Holographic SAR Tomography 3-D Reconstruction Based on Iterative Adaptive Approach and Generalized Likelihood Ratio Test

Holographic synthetic aperture radar (HoloSAR) tomography is an attractive imaging mode that can retrieve the 3-D scattering information of the observed scene over 360° azimuth angle variation. To improve the resolution and reduce the sidelobes in elevation, the HoloSAR imaging mode requires many passes in elevation, thus decreasing its feasibility. In this article, an imaging method based on iterative adaptive approach (IAA) and generalized likelihood ratio test (GLRT) is proposed for the HoloSAR with limited elevation passes to achieve super-resolution reconstruction in elevation. For the elevation reconstruction in each range-azimuth cell, the proposed method first adopts the nonparametric IAA to retrieve the elevation profile with improved resolution and suppressed sidelobes.
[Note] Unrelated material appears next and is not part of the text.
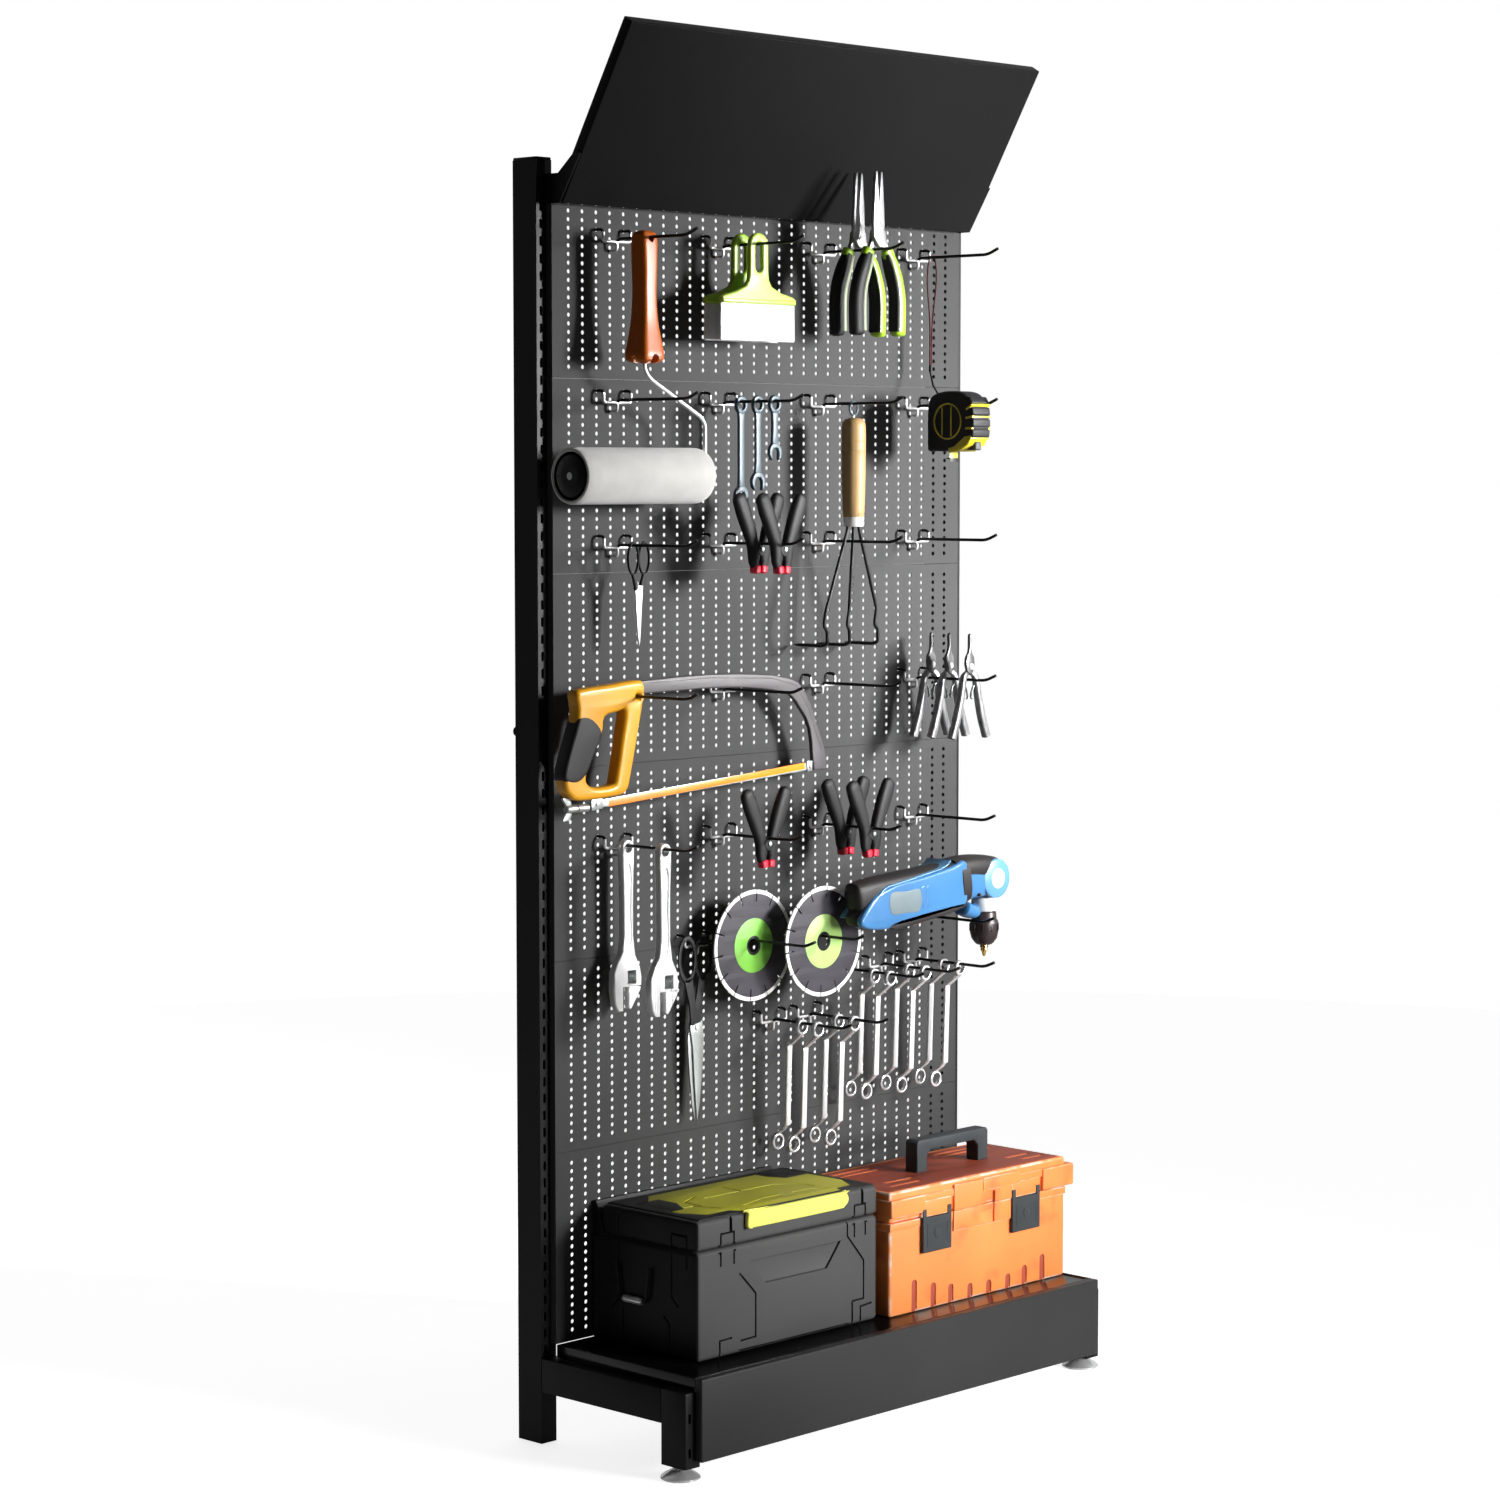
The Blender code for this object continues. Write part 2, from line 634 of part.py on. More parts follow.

Then, to obtain sparse elevation estimates, the GLRT is used as a model order selection tool to automatically recognize the most likely number of scatterers and obtain the reflectivities of the detected scatterers inside one range-azimuth cell. The proposed method is a super-resolving method. It does not require averaging in range and azimuth, thus it can maintain the range-azimuth resolution. In addition, the proposed method is a user parameter-free method, so it does not need the fine-tuning of any hyperparameters. The super-resolution power and the estimation accuracy of the proposed method are evaluated using the simulated data, and the validity and feasibility of the proposed method are verified by the HoloSAR real data processing results.